The Capital Rule has already given the greenlight to a deferral period.
"The final capital framework should incorporate an appropriate phase-in period, beyond the effective date of any final rule, given the projections in the Proposal that the Enterprises would need to substantially increase our capital and provide acceptable returns in the form of distributions to investors." (p. 65)
"As currently proposed, FHFA has provided TWO OPTIONS for compliance with the Proposal’s capital requirements. First, the compliance date could occur automatically as the later of one year from publication of the final rule or the date of an Enterprise’s exit from conservatorship. At that point, full compliance with the minimum and buffer requirements would be expected. Alternatively, the Proposal would grant FHFA the discretion to create a “deferral period” for compliance with the capital requirements.... While this approach would effectively waive the capital requirements during the deferral period, an Enterprise still would be subject to restrictions on dividend distributions and executive compensation if the Enterprise has only achieved actual capital amounts within the buffer at the time of the deferral order" (p. 66)
"Graduated phase-ins have been a significant feature of all material rulemakings by the banking agencies in relation to capital and the Basel framework. The U.S. banking agencies implemented transition periods for each of the capital requirements in their final rule implementing the Basel Committee’s Basel III reforms in 2013 over a period of five years.... [The] Basel Committee introduced a five-year transition period to phase in requirements of Basel IV beginning in 2022. Our recommended five-year phase-in period is similar to phase-in periods for complex capital requirements and would provide the Enterprises a suitable amount of time to reach full capitalization from private sources of capital without having to navigate either compliance failures or buffer restrictions."

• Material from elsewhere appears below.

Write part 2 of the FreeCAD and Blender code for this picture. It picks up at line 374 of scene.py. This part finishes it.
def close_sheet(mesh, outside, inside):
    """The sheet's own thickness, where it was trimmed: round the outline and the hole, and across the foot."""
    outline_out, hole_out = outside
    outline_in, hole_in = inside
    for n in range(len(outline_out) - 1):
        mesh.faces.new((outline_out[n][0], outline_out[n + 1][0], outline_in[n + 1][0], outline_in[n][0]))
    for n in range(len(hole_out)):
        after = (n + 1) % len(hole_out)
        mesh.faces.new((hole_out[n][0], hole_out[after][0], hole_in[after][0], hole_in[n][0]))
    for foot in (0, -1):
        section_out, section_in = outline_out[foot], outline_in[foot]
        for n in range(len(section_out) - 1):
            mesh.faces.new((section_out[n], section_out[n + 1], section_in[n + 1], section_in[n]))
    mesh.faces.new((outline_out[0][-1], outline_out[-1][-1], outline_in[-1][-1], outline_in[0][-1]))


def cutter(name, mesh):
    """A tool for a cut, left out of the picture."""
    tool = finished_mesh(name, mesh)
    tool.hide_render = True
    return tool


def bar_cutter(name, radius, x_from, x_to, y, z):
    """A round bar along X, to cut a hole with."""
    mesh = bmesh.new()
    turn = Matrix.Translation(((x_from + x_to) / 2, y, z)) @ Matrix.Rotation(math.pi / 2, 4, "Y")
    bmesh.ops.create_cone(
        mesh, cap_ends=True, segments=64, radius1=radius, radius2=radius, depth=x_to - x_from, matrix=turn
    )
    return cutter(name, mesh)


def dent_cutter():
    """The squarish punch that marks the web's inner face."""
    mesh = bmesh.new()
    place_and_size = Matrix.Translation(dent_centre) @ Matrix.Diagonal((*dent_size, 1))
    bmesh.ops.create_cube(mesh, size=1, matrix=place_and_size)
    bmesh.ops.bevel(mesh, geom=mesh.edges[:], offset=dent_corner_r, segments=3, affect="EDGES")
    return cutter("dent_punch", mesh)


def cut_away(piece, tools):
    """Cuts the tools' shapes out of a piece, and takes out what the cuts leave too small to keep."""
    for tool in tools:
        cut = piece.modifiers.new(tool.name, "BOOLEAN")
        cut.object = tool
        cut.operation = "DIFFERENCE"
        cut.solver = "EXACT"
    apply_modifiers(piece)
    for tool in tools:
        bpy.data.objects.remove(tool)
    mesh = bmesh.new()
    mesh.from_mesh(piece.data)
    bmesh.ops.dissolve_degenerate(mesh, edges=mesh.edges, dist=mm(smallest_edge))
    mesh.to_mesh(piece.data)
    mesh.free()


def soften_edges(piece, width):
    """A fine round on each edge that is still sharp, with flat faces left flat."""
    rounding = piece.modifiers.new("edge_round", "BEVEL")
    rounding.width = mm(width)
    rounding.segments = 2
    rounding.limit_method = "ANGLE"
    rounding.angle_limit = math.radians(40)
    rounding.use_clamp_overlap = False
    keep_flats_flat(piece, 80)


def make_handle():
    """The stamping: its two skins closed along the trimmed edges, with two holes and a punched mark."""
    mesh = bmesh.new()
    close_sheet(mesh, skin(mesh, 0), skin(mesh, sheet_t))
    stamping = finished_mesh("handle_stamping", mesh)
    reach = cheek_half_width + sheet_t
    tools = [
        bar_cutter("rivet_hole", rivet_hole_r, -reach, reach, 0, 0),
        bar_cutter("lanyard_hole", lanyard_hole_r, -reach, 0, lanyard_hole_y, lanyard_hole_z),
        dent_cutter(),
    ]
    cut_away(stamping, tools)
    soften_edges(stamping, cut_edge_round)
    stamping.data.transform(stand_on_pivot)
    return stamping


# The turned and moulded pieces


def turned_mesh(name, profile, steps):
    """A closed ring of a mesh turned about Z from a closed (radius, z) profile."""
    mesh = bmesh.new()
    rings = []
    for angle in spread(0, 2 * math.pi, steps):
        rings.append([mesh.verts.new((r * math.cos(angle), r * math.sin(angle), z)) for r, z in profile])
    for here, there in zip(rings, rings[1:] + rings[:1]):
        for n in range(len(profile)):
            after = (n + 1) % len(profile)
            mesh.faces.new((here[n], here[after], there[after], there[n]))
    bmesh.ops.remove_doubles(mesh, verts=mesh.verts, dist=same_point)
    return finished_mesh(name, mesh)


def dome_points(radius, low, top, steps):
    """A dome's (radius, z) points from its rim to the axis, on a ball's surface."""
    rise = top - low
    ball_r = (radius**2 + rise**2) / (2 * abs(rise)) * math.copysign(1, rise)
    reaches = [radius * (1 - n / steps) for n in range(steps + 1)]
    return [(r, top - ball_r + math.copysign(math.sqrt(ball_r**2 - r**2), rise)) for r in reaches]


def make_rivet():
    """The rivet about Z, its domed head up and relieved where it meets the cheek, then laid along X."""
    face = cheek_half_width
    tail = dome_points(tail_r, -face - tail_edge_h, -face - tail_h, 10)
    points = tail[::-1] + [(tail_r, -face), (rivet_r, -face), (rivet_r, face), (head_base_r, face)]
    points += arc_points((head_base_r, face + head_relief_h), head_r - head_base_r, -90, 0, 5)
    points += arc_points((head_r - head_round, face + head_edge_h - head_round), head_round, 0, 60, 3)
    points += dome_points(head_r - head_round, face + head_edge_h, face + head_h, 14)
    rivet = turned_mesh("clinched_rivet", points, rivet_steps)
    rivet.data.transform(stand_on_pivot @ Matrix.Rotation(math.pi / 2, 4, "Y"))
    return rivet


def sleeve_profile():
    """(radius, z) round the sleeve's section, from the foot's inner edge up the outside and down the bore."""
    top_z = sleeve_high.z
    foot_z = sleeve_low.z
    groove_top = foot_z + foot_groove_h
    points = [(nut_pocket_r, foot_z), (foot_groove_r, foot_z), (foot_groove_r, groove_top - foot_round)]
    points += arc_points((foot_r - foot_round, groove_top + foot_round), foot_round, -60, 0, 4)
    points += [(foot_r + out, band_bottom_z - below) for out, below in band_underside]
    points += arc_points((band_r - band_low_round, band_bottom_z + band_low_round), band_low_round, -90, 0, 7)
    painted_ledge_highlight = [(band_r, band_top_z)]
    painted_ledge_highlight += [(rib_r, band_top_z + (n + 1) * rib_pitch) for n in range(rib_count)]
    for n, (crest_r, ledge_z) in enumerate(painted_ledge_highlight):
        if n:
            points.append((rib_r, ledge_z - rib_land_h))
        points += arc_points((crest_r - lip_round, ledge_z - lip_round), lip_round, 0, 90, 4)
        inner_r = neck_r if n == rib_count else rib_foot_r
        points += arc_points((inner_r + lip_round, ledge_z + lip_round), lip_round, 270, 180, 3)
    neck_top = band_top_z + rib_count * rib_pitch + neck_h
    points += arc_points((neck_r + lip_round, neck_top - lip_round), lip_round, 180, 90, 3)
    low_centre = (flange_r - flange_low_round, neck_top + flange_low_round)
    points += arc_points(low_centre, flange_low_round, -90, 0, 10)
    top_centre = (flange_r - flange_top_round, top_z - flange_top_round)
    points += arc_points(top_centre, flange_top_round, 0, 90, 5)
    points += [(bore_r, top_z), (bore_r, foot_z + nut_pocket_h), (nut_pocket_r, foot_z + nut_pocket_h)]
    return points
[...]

The financial advisors may make more with a higher SPO, but then they are not doing their job is they are only focused on maximizing their own profitablity. I suspect that these BOD's would see through such a thinly veiled profit grab. These are huge SPO's, so these guys are going to make a killing regardless.

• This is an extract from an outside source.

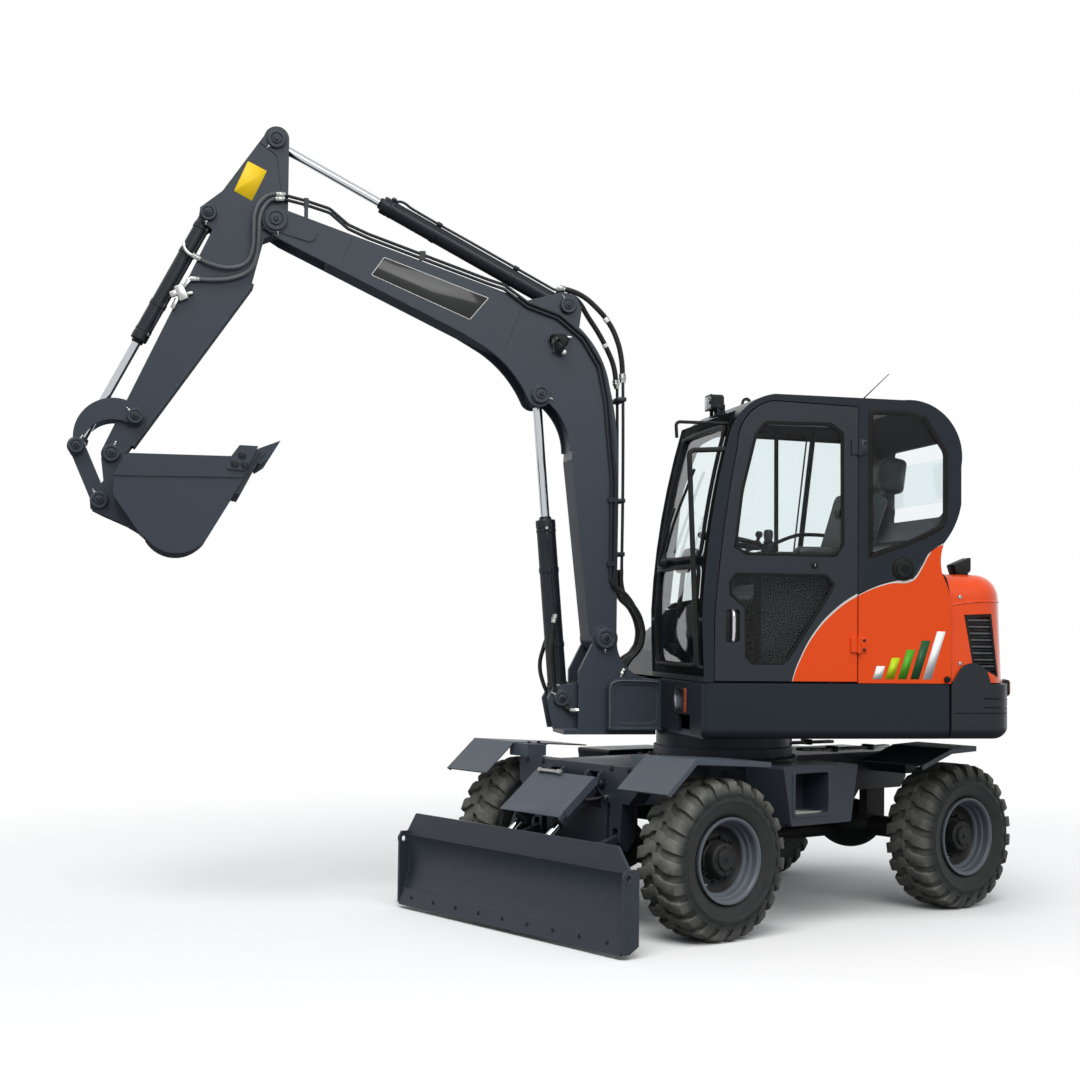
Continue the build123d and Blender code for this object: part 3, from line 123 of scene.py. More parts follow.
def bump(tree, height, strength, distance, **more):
    return addNode(tree, "Bump", {"Height": height, "Strength": strength, "Distance": distance,
        **more}).outputs[0]


def objectPlace(tree):
    return addNode(tree, "TexCoord").outputs["Object"]


def newMaterial(name):
    made = bpy.data.materials.new(name)
    made.use_nodes = True
    made.node_tree.nodes.clear()
    return made, made.node_tree


def output(tree, shader):
    addNode(tree, "OutputMaterial", {"Surface": shader.outputs[0]})


def principled(tree, **settings):
    # the words of a socket's name are joined by underscores here
    settings = {key.replace("_", " "): value for key, value in settings.items()}
    output(tree, addNode(tree, "BsdfPrincipled", settings))


studio = {"skyLight": 0.52, "skyColour": "#F7F9FF", "sunLight": 1.7, "sunFrom": (0.25, 0.5, 0.83),
    "sunSoftness": 35, "boxPlace": (-0.6, 10.5, 7.4), "boxAim": (0.4, 0.2, 2.6), "boxSize": (9.0, 4.0),
    "boxLight": 560, "floorSize": 160, "floorColour": "#F1F1F0", "bounceColour": "#77797D", "fadeFrom": 3.4,
    "fadeTo": 7.5}


def seenPlainly(tree):
    # 1 for what the lens, a mirror or a pane shows, 0 for light that only bounces
    rays = addNode(tree, "LightPath").outputs
    straight = maths(tree, "MAXIMUM", rays["Is Camera Ray"], rays["Is Transmission Ray"])
    return maths(tree, "MAXIMUM", straight, rays["Is Glossy Ray"])


def aimLamp(lamp, direction):
    lamp.rotation_euler = turnTo(direction)


def lightStudio(setup):
    world = bpy.data.worlds.new("pale room")
    bpy.context.scene.world = world
    world.use_nodes = True
    tree = world.node_tree
    tree.nodes.clear()
    room = addNode(tree, "Background", {"Color": srgb(setup["skyColour"]), "Strength": setup["skyLight"]})
    white = addNode(tree, "Background", {"Color": (1, 1, 1, 1), "Strength": 1})
    mixed = mixShaders(tree, seenPlainly(tree), room, white)
    addNode(tree, "OutputWorld", {"Surface": mixed.outputs[0]})
    bpy.ops.object.light_add(type="SUN")
    sun = bpy.context.object
    sun.data.energy = setup["sunLight"]
    sun.data.angle = radians(setup["sunSoftness"])
    aimLamp(sun, setup["sunFrom"])

    bpy.ops.object.light_add(type="AREA", location=setup["boxPlace"])
    softBox = bpy.context.object
    softBox.data.shape = "RECTANGLE"
    softBox.data.size, softBox.data.size_y = setup["boxSize"]
    softBox.data.energy = setup["boxLight"]
    aimLamp(softBox, Vector(setup["boxPlace"]) - Vector(setup["boxAim"]))
    softBox.visible_camera = False

    # floor: pale and shadowed near the machine, plain white further out, and a darker one for
    # the light that bounces up under the machine
    bpy.ops.mesh.primitive_plane_add(size=setup["floorSize"])
    floor = bpy.context.object
    floor.name = "floor"
    paper, tree = newMaterial("matt floor paper")
    fade = addNode(tree, "MapRange", {"interpolation_type": "SMOOTHSTEP",
        "Value": vectorMaths(tree, "LENGTH", objectPlace(tree)), "From Min": setup["fadeFrom"],
        "From Max": setup["fadeTo"]})
    share = maths(tree, "MULTIPLY", fade.outputs[0], seenPlainly(tree))
    pale = mixTones(tree, seenPlainly(tree), setup["bounceColour"], setup["floorColour"])
    matt = addNode(tree, "BsdfDiffuse", {"Color": pale})
    glow = addNode(tree, "Emission", {"Strength": 1.0})
    output(tree, mixShaders(tree, share, matt, glow))
    floor.data.materials.append(paper)
    bpy.context.scene.view_settings.view_transform = "Standard"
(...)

From MC's testimony today (9/15), it certainly seems that he is sticking to his 4% capital rule. That probably means four years of retained earnings plus another 100B in a series of SPO's over that same period. Somewhere along the way, they will convert Pfds, but there is no rush.

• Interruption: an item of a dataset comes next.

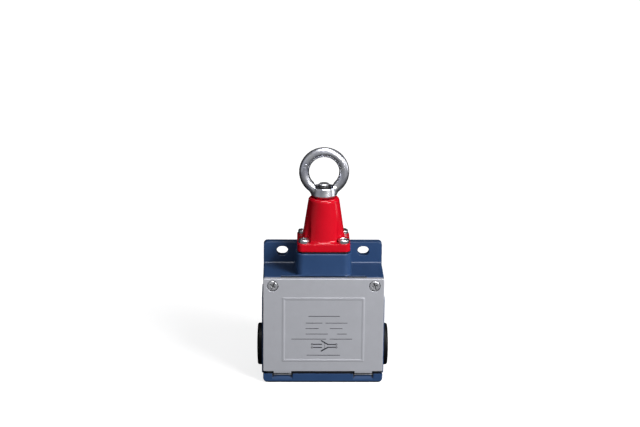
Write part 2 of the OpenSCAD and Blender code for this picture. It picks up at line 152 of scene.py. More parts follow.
def field_mesh(name, fn, lo, hi, h, adapt=0.02, steps=3, wear=0.5, well=None, plain_edges=None):
    """Meshes the solid fn < 0 inside the box lo..hi (mm) on a grid of h mm, moves every point onto its exact surface,
    takes the surface normals from the field, and stores how sharp the edge (attribute edge) or corner (attribute nook) is at each point."""
    n = [int(math.ceil((hi[i] - lo[i]) / h)) + 1 for i in range(3)]
    ax = [(lo[i] + h * np.arange(n[i])).astype(np.float32) for i in range(3)]
    d = np.broadcast_to(fn(ax[0][:, None, None], ax[1][None, :, None], ax[2][None, None, :]), n)
    d = np.clip(np.asarray(d, np.float32) / h, -3, 3)
    grid = vdb.FloatGrid(3.0)
    grid.copyFromArray(np.ascontiguousarray(d), tolerance=0.0)
    pts, tris, quads = grid.convertToPolygons(isovalue=0.0, adaptivity=adapt)
    p = np.asarray(lo, float) + h * np.asarray(pts, float)
    for _ in range(steps):
        g = field_gradient(fn, p, 0.02)
        g2 = np.maximum((g * g).sum(1), 0.05)
        v = fn(p[:, 0], p[:, 1], p[:, 2])
        p = p - g * np.clip(v / g2, -0.5 * h, 0.5 * h)[:, None]
    g = field_gradient(fn, p, 0.3 * h)
    nrm = g / np.maximum(np.linalg.norm(g, axis=1), 1e-9)[:, None]
    inside = fn(*(p - nrm * wear).T)
    outside = fn(*(p + nrm * wear).T)
    edge = np.clip((inside + wear) / wear, 0, 1)
    nook = np.clip((wear - outside) / wear, 0, 1)
    # this mask takes away the edge mark, so neither worn paint nor painted highlight shows there
    if plain_edges is not None:
        edge = edge * (1 - np.clip(plain_edges(p[:, 0], p[:, 1], p[:, 2]), 0, 1))
    faces = [tuple(int(i) for i in f) for f in quads] + [tuple(int(i) for i in f) for f in tris]
    me = bpy.data.meshes.new(name)
    me.from_pydata([tuple(v) for v in (p * MM)], [], faces)
    me.update()
    # outward faces
    bm = bmesh.new()
    bm.from_mesh(me)
    if bm.calc_volume(signed=True) < 0:
        bmesh.ops.reverse_faces(bm, faces=bm.faces[:])
        bm.to_mesh(me)
    bm.free()
    marks = [("edge", edge), ("nook", nook)]
    if well is not None:
        marks.append(("well", np.clip(well(p[:, 0], p[:, 1], p[:, 2]), 0, 1)))
    for label, values in marks:
        at = me.attributes.new(label, "FLOAT", "POINT")
        at.data.foreach_set("value", values.astype(np.float32))
    me.polygons.foreach_set("use_smooth", [True] * len(me.polygons))
    me.normals_split_custom_set_from_vertices([tuple(v) for v in nrm])
    me.update()
    ob = bpy.data.objects.new(name, me)
    bpy.context.scene.collection.objects.link(ob)
    return ob


# ------------------------------------------------------------------ camera
cam_data = bpy.data.cameras.new("camera")
cam = bpy.data.objects.new("camera", cam_data)
bpy.context.scene.collection.objects.link(cam)
bpy.context.scene.camera = cam
cam_data.sensor_fit = "HORIZONTAL"
cam_data.sensor_width = 36.0
cam_data.lens = 99.285
cam_data.clip_start = 0.01
cam_data.clip_end = 20.0
C = np.array([-20.8436, -855.2995, 276.4926]) * MM
fwd = np.array([0.02162604, 0.95715457, -0.28876883])
fwd /= np.linalg.norm(fwd)
w = math.atan2(fwd[0], fwd[1])
right0 = np.array([math.cos(w), -math.sin(w), 0.0])
up0 = np.cross(right0, fwd)
roll = math.radians(-0.546)
R = math.cos(roll) * right0 - math.sin(roll) * up0
U = math.sin(roll) * right0 + math.cos(roll) * up0
cam.matrix_world = Matrix(
    (
        (R[0], U[0], -fwd[0], C[0]),
        (R[1], U[1], -fwd[1], C[1]),
        (R[2], U[2], -fwd[2], C[2]),
        (0, 0, 0, 1),
    )
)


# ------------------------------------------------------------------ materials
def new_mat(name):
    m = bpy.data.materials.new(name)
    m.use_nodes = True
    nt = m.node_tree
    return m, nt, nt.nodes["Principled BSDF"]


def node(nt, kind, **values):
    n = nt.nodes.new(kind)
    for k, v in values.items():
        setattr(n, k, v)
    return n


def coords(nt, scale=(1, 1, 1)):
    """Object coordinates in millimetres, stretched by scale."""
    tc = node(nt, "ShaderNodeTexCoord")
    mp = node(nt, "ShaderNodeMapping")
    mp.inputs["Scale"].default_value = [1000 * s for s in scale]
    nt.links.new(tc.outputs["Object"], mp.inputs["Vector"])
    return mp.outputs["Vector"]


def noise(nt, vec, scale, detail=3.0, rough=0.55):
    n = node(nt, "ShaderNodeTexNoise")
    n.inputs["Scale"].default_value = scale
    n.inputs["Detail"].default_value = detail
    n.inputs["Roughness"].default_value = rough
    nt.links.new(vec, n.inputs["Vector"])
    return n.outputs["Fac"]


def math_node(nt, op, a, b=None, c=None, clamp=False):
    n = node(nt, "ShaderNodeMath", operation=op, use_clamp=clamp)
    for i, v in enumerate((a, b, c)):
        if v is None:
            continue
        if isinstance(v, (int, float)):
            n.inputs[i].default_value = v
        else:
            nt.links.new(v, n.inputs[i])
    return n.outputs[0]


def remap(nt, v, lo, hi, to_lo, to_hi):
    n = node(nt, "ShaderNodeMapRange")
    n.inputs["From Min"].default_value = lo
    n.inputs["From Max"].default_value = hi
    n.inputs["To Min"].default_value = to_lo
    n.inputs["To Max"].default_value = to_hi
    nt.links.new(v, n.inputs["Value"])
    return n.outputs["Result"]


def mix_rgb(nt, fac, a, b, blend="MIX"):
    n = node(nt, "ShaderNodeMix", data_type="RGBA", blend_type=blend)
    if isinstance(fac, (int, float)):
        n.inputs[0].default_value = fac
    else:
        nt.links.new(fac, n.inputs[0])
    for sock, v in ((n.inputs[6], a), (n.inputs[7], b)):
        if isinstance(v, (tuple, list)):
            sock.default_value = (*v, 1)
        else:
            nt.links.new(v, sock)
    return n.outputs[2]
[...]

Don't be worried about low volume moves:
Volume Weighted Moving Average (20): 2.1996
Well said TRCPA.
Even the word "urgent" is a relative word. Calabria has repeatedly said: "It is ultimately up to the GSE's how they raise capital." So, while he may use the word urgent, he will still granting latitude to the GSE's in how they schedule that out. His main point is that he wants it done by the time his term is over in 2024.
It is because of their oversight responsibilities that Calabria is not going to do anything before this Congressional Session closes up shop on October 2nd. He doesn't want to be dragged back for another hearing before the election. He would rather all these congress members to be out of town and back in their districts, distracted by the election, while he unfolds his Recap plan.